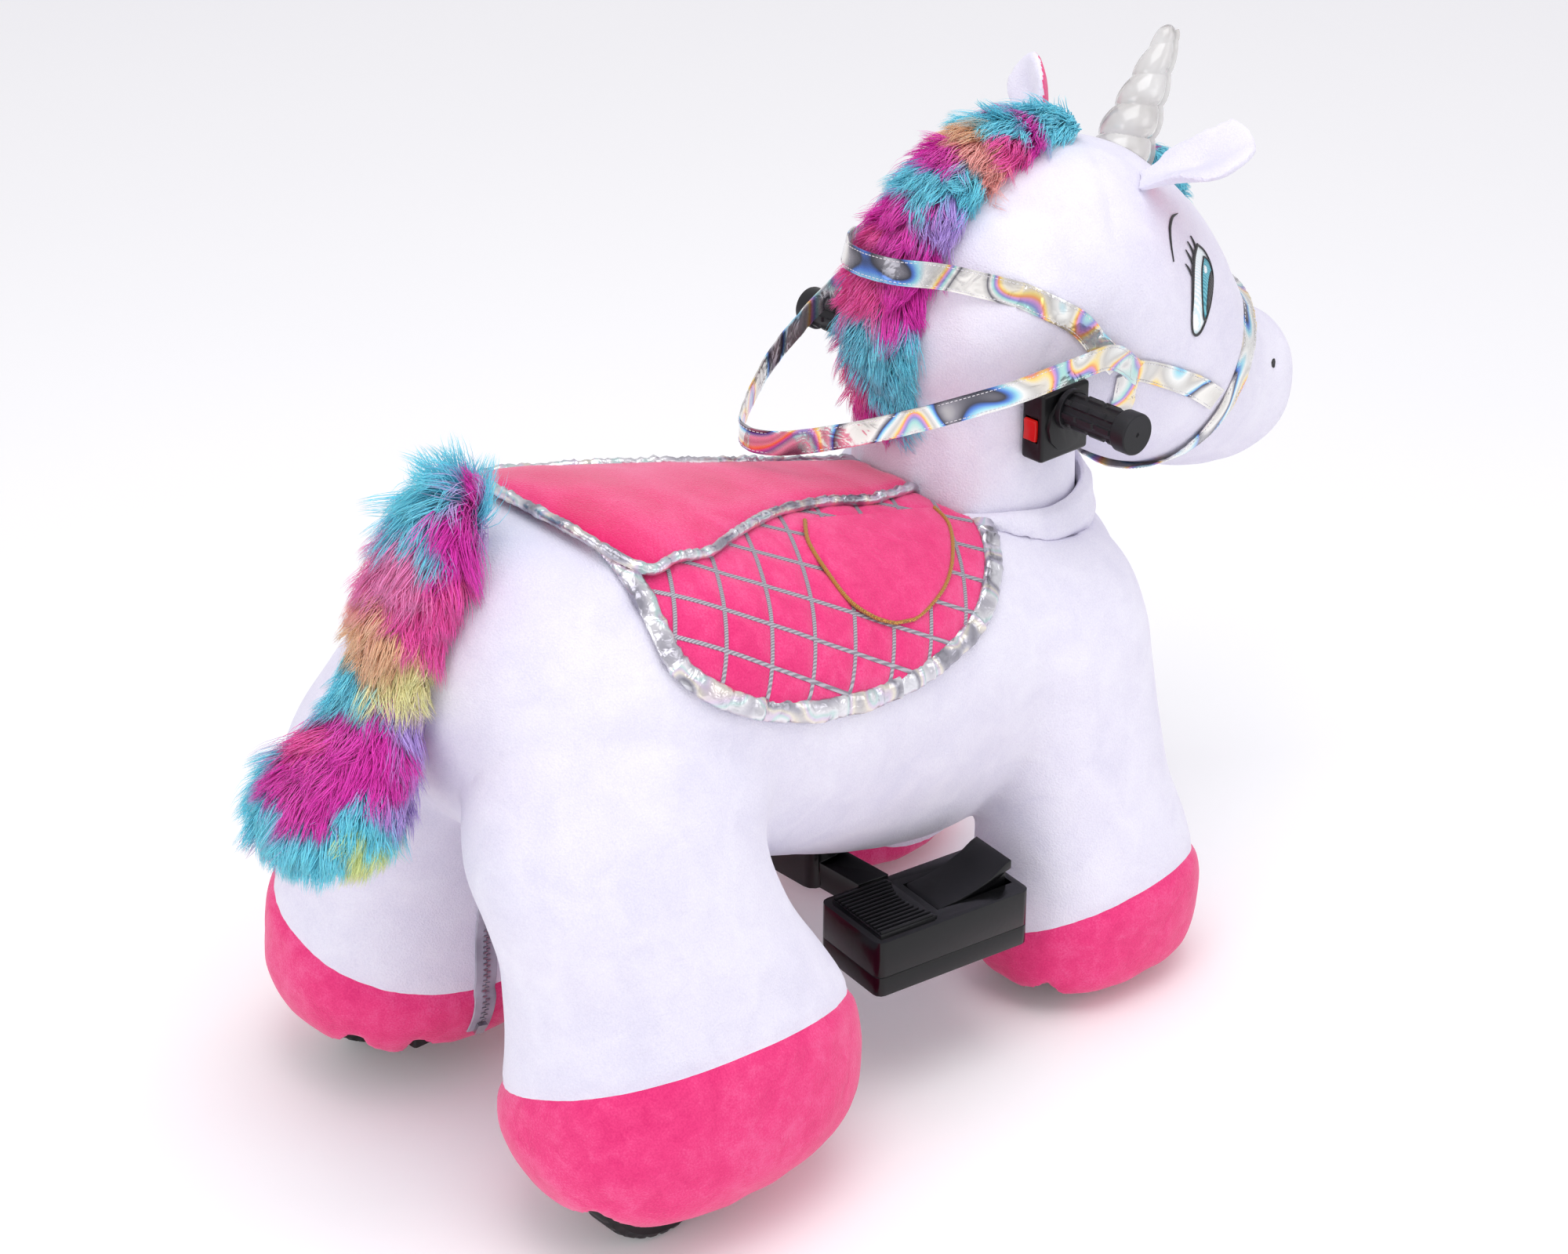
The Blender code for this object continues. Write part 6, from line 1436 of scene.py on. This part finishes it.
def flow_on_line(line, near, lift_first=0.0):
    """A function that gives the way the pile lies: along the line, and upwards at its start."""
    def flow_of(point):
        k = near(point)
        along = (line[min(k + 3, len(line) - 1)] - line[max(k - 3, 0)]).normalized()
        early = max(0.0, 1 - k / (0.10 * len(line)))
        return along * (1 - early * lift_first) + Vector((0, 0.3, 0.9)) * early * lift_first
    return flow_of


TAIL_SITES = [
    (0.01, -0.7, MAGENTA), (0.00, 0.15, TURQUOISE), (0.02, 0.9, MAGENTA), (0.09, -0.8, HOT_PINK),
    (0.09, -0.1, TURQUOISE), (0.09, 0.6, MAGENTA), (0.16, -0.8, PINK), (0.17, -0.3, TURQUOISE),
    (0.16, 0.4, MAGENTA), (0.17, 1.0, MAGENTA), (0.24, -0.8, SALMON), (0.24, -0.2, PINK),
    (0.24, 0.6, HOT_PINK),
    (0.32, -0.7, SALMON), (0.32, 0.3, HOT_PINK), (0.32, 1.0, HOT_PINK), (0.38, -0.9, LILAC),
    (0.38, -0.1, PEACH), (0.38, 0.8, SALMON), (0.44, -0.7, TURQUOISE), (0.43, 0.3, LEMON),
    (0.49, -0.5, TURQUOISE), (0.49, 0.6, LILAC), (0.55, -0.9, PINK), (0.55, -0.1, MAGENTA),
    (0.55, 0.8, LILAC), (0.62, -0.7, HOT_PINK), (0.63, 0.1, MAGENTA), (0.63, 1.0, LILAC),
    (0.69, -0.9, TURQUOISE), (0.70, -0.2, MAGENTA), (0.70, 0.5, TURQUOISE), (0.76, -0.6, TURQUOISE),
    (0.76, 0.1, TURQUOISE), (0.76, 0.6, LIME), (0.77, 1.1, TURQUOISE), (0.83, -0.9, HOT_PINK),
    (0.84, -0.1, TURQUOISE), (0.83, 0.7, MAGENTA), (0.90, -0.8, HOT_PINK), (0.91, -0.2, TURQUOISE),
    (0.91, 0.5, MAGENTA), (0.96, -0.9, LILAC), (0.96, -0.4, PINK), (0.97, 0.4, HOT_PINK),
    (1.00, -0.6, PEACH), (1.00, 0.3, HOT_PINK)]
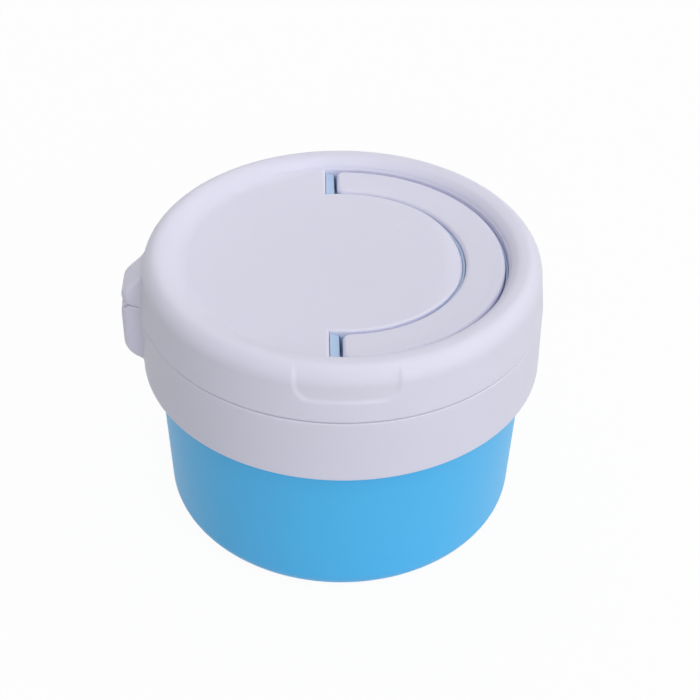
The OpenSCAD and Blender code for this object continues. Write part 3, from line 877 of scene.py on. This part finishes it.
def lug_tree():
    """Short arcs set round a ring."""
    tree = bpy.data.node_groups.new("lugs", "GeometryNodeTree")
    sockets = {}
    for label, kind in (("Count", "NodeSocketInt"), ("Angle", "NodeSocketFloat"),
                        ("Radius", "NodeSocketFloat"), ("Width", "NodeSocketFloat"),
                        ("Height", "NodeSocketFloat"), ("Level", "NodeSocketFloat"),
                        ("Material", "NodeSocketMaterial")):
        socket = tree.interface.new_socket(name=label, in_out="INPUT", socket_type=kind)
        sockets[label] = socket.identifier
    tree.interface.new_socket(name="Geometry", in_out="OUTPUT", socket_type="NodeSocketGeometry")
    given = tree.nodes.new("NodeGroupInput").outputs
    sweep = wired(tree, "GeometryNodeCurveArc", {
        "Resolution": 17, "Radius": given["Radius"], "Sweep Angle": given["Angle"]})
    section = wired(tree, "GeometryNodeCurvePrimitiveQuadrilateral", {
        "Width": given["Width"], "Height": given["Height"]})
    rounded = tree.nodes.new("GeometryNodeFilletCurve")
    rounded.mode = "POLY"
    plug(tree, rounded, {"Curve": section.outputs["Curve"], "Count": 3, "Radius": 0.3 * MM})
    upright = wired(tree, "GeometryNodeSetCurveNormal", {"Curve": sweep.outputs["Curve"]})
    upright.mode = "Z_UP"
    solid = wired(tree, "GeometryNodeCurveToMesh", {
        "Curve": upright.outputs["Curve"], "Profile Curve": rounded.outputs["Curve"], "Fill Caps": True})
    lift = wired(tree, "ShaderNodeCombineXYZ", {"Z": given["Level"]})
    places = wired(tree, "GeometryNodePoints", {
        "Count": given["Count"], "Position": lift.outputs["Vector"]})
    index = tree.nodes.new("GeometryNodeInputIndex").outputs["Index"]
    share = number(tree, "DIVIDE", math.tau, given["Count"])
    first = number(tree, "MULTIPLY_ADD", given["Angle"], -0.5, math.pi / 4)
    about = wired(tree, "ShaderNodeCombineXYZ", {"Z": number(tree, "MULTIPLY_ADD", index, share, first)})
    copies = wired(tree, "GeometryNodeInstanceOnPoints", {
        "Points": places.outputs["Points"], "Instance": solid.outputs["Mesh"],
        "Rotation": about.outputs["Vector"]})
    real = wired(tree, "GeometryNodeRealizeInstances", {"Geometry": copies.outputs["Instances"]})
    finish = wired(tree, "GeometryNodeSetMaterial", {
        "Geometry": real.outputs["Geometry"], "Material": given["Material"]})
    wired(tree, "NodeGroupOutput", {"Geometry": finish.outputs["Geometry"]})
    return tree, sockets


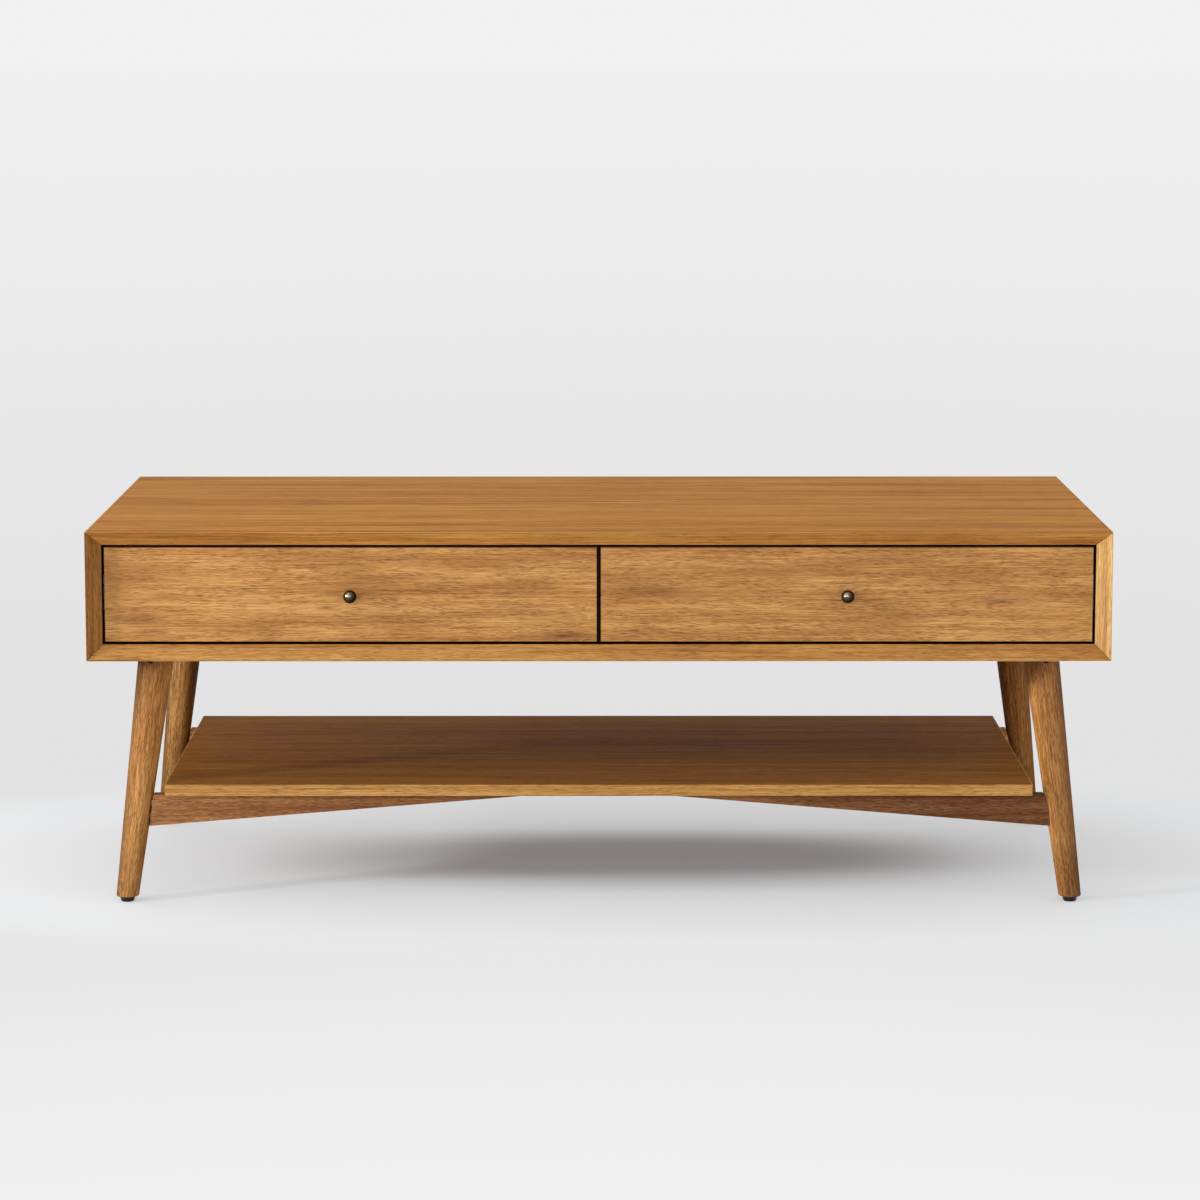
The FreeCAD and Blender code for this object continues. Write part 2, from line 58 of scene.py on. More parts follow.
def add(tree, kind, inputs, stops=(), **settings):
    """Adds a shader node. An input is a value or another node's socket, and a stop is a place
    on a colour ramp with its colour."""
    node = tree.nodes.new("ShaderNode" + kind)
    for name, value in settings.items():
        setattr(node, name, value)
    for number, (place, colour) in enumerate(stops):
        ramp = node.color_ramp.elements
        stop = ramp[number] if number < 2 else ramp.new(place)
        stop.position = place
        stop.color = linear(colour)
    for name, value in inputs.items():
        if isinstance(value, bpy.types.NodeSocket):
            tree.links.new(value, node.inputs[name])
        else:
            node.inputs[name].default_value = value
    return node


def new_material(name):
    """A material with an empty tree, and that tree."""
    material = bpy.data.materials.new(name)
    material.use_nodes = True
    material.node_tree.nodes.clear()
    return material, material.node_tree


def stretched(tree, vector, length, width, detail=1.0, roughness=0.5):
    """Noise whose spots are length by width millimetres, long way along the grain."""
    scale = (1000 / length, 1000 / width, 1000 / width)
    spots = add(tree, "Mapping", {"Vector": vector, "Scale": scale})
    inputs = {"Vector": spots.outputs[0], "Scale": 1.0, "Detail": detail, "Roughness": roughness}
    return add(tree, "TexNoise", inputs)


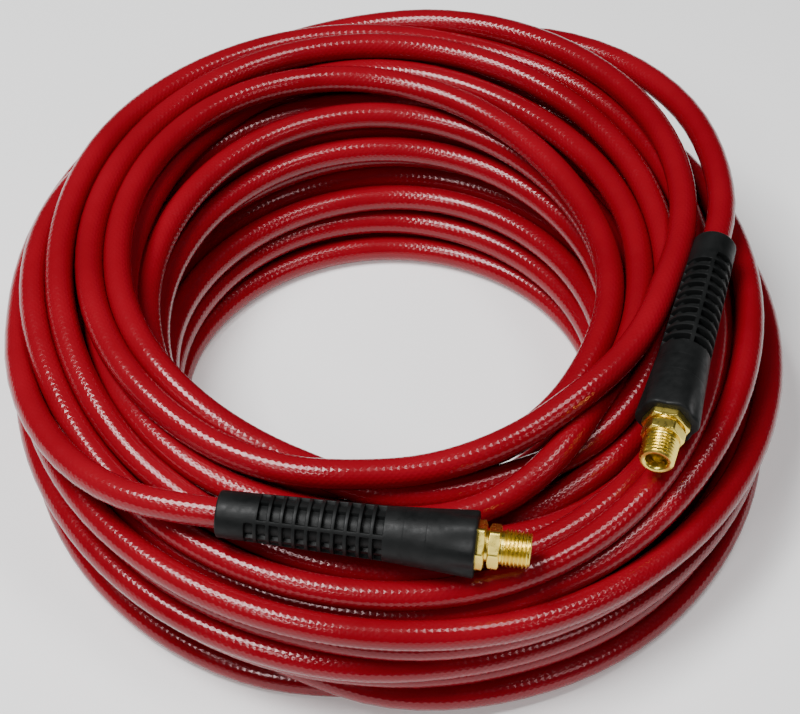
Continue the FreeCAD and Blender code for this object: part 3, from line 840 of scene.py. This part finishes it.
───
#### Task to carry out
Your task is to repeat the data above exactly while excluding the pictures.

#### Expected answer
The Blender code for this object continues. Write part 6, from line 1436 of scene.py on. This part finishes it.
def flow_on_line(line, near, lift_first=0.0):
    """A function that gives the way the pile lies: along the line, and upwards at its start."""
    def flow_of(point):
        k = near(point)
        along = (line[min(k + 3, len(line) - 1)] - line[max(k - 3, 0)]).normalized()
        early = max(0.0, 1 - k / (0.10 * len(line)))
        return along * (1 - early * lift_first) + Vector((0, 0.3, 0.9)) * early * lift_first
    return flow_of


TAIL_SITES = [
    (0.01, -0.7, MAGENTA), (0.00, 0.15, TURQUOISE), (0.02, 0.9, MAGENTA), (0.09, -0.8, HOT_PINK),
    (0.09, -0.1, TURQUOISE), (0.09, 0.6, MAGENTA), (0.16, -0.8, PINK), (0.17, -0.3, TURQUOISE),
    (0.16, 0.4, MAGENTA), (0.17, 1.0, MAGENTA), (0.24, -0.8, SALMON), (0.24, -0.2, PINK),
    (0.24, 0.6, HOT_PINK),
    (0.32, -0.7, SALMON), (0.32, 0.3, HOT_PINK), (0.32, 1.0, HOT_PINK), (0.38, -0.9, LILAC),
    (0.38, -0.1, PEACH), (0.38, 0.8, SALMON), (0.44, -0.7, TURQUOISE), (0.43, 0.3, LEMON),
    (0.49, -0.5, TURQUOISE), (0.49, 0.6, LILAC), (0.55, -0.9, PINK), (0.55, -0.1, MAGENTA),
    (0.55, 0.8, LILAC), (0.62, -0.7, HOT_PINK), (0.63, 0.1, MAGENTA), (0.63, 1.0, LILAC),
    (0.69, -0.9, TURQUOISE), (0.70, -0.2, MAGENTA), (0.70, 0.5, TURQUOISE), (0.76, -0.6, TURQUOISE),
    (0.76, 0.1, TURQUOISE), (0.76, 0.6, LIME), (0.77, 1.1, TURQUOISE), (0.83, -0.9, HOT_PINK),
    (0.84, -0.1, TURQUOISE), (0.83, 0.7, MAGENTA), (0.90, -0.8, HOT_PINK), (0.91, -0.2, TURQUOISE),
    (0.91, 0.5, MAGENTA), (0.96, -0.9, LILAC), (0.96, -0.4, PINK), (0.97, 0.4, HOT_PINK),
    (1.00, -0.6, PEACH), (1.00, 0.3, HOT_PINK)]
The OpenSCAD and Blender code for this object continues. Write part 3, from line 877 of scene.py on. This part finishes it.
def lug_tree():
    """Short arcs set round a ring."""
    tree = bpy.data.node_groups.new("lugs", "GeometryNodeTree")
    sockets = {}
    for label, kind in (("Count", "NodeSocketInt"), ("Angle", "NodeSocketFloat"),
                        ("Radius", "NodeSocketFloat"), ("Width", "NodeSocketFloat"),
                        ("Height", "NodeSocketFloat"), ("Level", "NodeSocketFloat"),
                        ("Material", "NodeSocketMaterial")):
        socket = tree.interface.new_socket(name=label, in_out="INPUT", socket_type=kind)
        sockets[label] = socket.identifier
    tree.interface.new_socket(name="Geometry", in_out="OUTPUT", socket_type="NodeSocketGeometry")
    given = tree.nodes.new("NodeGroupInput").outputs
    sweep = wired(tree, "GeometryNodeCurveArc", {
        "Resolution": 17, "Radius": given["Radius"], "Sweep Angle": given["Angle"]})
    section = wired(tree, "GeometryNodeCurvePrimitiveQuadrilateral", {
        "Width": given["Width"], "Height": given["Height"]})
    rounded = tree.nodes.new("GeometryNodeFilletCurve")
    rounded.mode = "POLY"
    plug(tree, rounded, {"Curve": section.outputs["Curve"], "Count": 3, "Radius": 0.3 * MM})
    upright = wired(tree, "GeometryNodeSetCurveNormal", {"Curve": sweep.outputs["Curve"]})
    upright.mode = "Z_UP"
    solid = wired(tree, "GeometryNodeCurveToMesh", {
        "Curve": upright.outputs["Curve"], "Profile Curve": rounded.outputs["Curve"], "Fill Caps": True})
    lift = wired(tree, "ShaderNodeCombineXYZ", {"Z": given["Level"]})
    places = wired(tree, "GeometryNodePoints", {
        "Count": given["Count"], "Position": lift.outputs["Vector"]})
    index = tree.nodes.new("GeometryNodeInputIndex").outputs["Index"]
    share = number(tree, "DIVIDE", math.tau, given["Count"])
    first = number(tree, "MULTIPLY_ADD", given["Angle"], -0.5, math.pi / 4)
    about = wired(tree, "ShaderNodeCombineXYZ", {"Z": number(tree, "MULTIPLY_ADD", index, share, first)})
    copies = wired(tree, "GeometryNodeInstanceOnPoints", {
        "Points": places.outputs["Points"], "Instance": solid.outputs["Mesh"],
        "Rotation": about.outputs["Vector"]})
    real = wired(tree, "GeometryNodeRealizeInstances", {"Geometry": copies.outputs["Instances"]})
    finish = wired(tree, "GeometryNodeSetMaterial", {
        "Geometry": real.outputs["Geometry"], "Material": given["Material"]})
    wired(tree, "NodeGroupOutput", {"Geometry": finish.outputs["Geometry"]})
    return tree, sockets


The FreeCAD and Blender code for this object continues. Write part 2, from line 58 of scene.py on. More parts follow.
def add(tree, kind, inputs, stops=(), **settings):
    """Adds a shader node. An input is a value or another node's socket, and a stop is a place
    on a colour ramp with its colour."""
    node = tree.nodes.new("ShaderNode" + kind)
    for name, value in settings.items():
        setattr(node, name, value)
    for number, (place, colour) in enumerate(stops):
        ramp = node.color_ramp.elements
        stop = ramp[number] if number < 2 else ramp.new(place)
        stop.position = place
        stop.color = linear(colour)
    for name, value in inputs.items():
        if isinstance(value, bpy.types.NodeSocket):
            tree.links.new(value, node.inputs[name])
        else:
            node.inputs[name].default_value = value
    return node


def new_material(name):
    """A material with an empty tree, and that tree."""
    material = bpy.data.materials.new(name)
    material.use_nodes = True
    material.node_tree.nodes.clear()
    return material, material.node_tree


def stretched(tree, vector, length, width, detail=1.0, roughness=0.5):
    """Noise whose spots are length by width millimetres, long way along the grain."""
    scale = (1000 / length, 1000 / width, 1000 / width)
    spots = add(tree, "Mapping", {"Vector": vector, "Scale": scale})
    inputs = {"Vector": spots.outputs[0], "Scale": 1.0, "Detail": detail, "Roughness": roughness}
    return add(tree, "TexNoise", inputs)


Continue the FreeCAD and Blender code for this object: part 3, from line 840 of scene.py. This part finishes it.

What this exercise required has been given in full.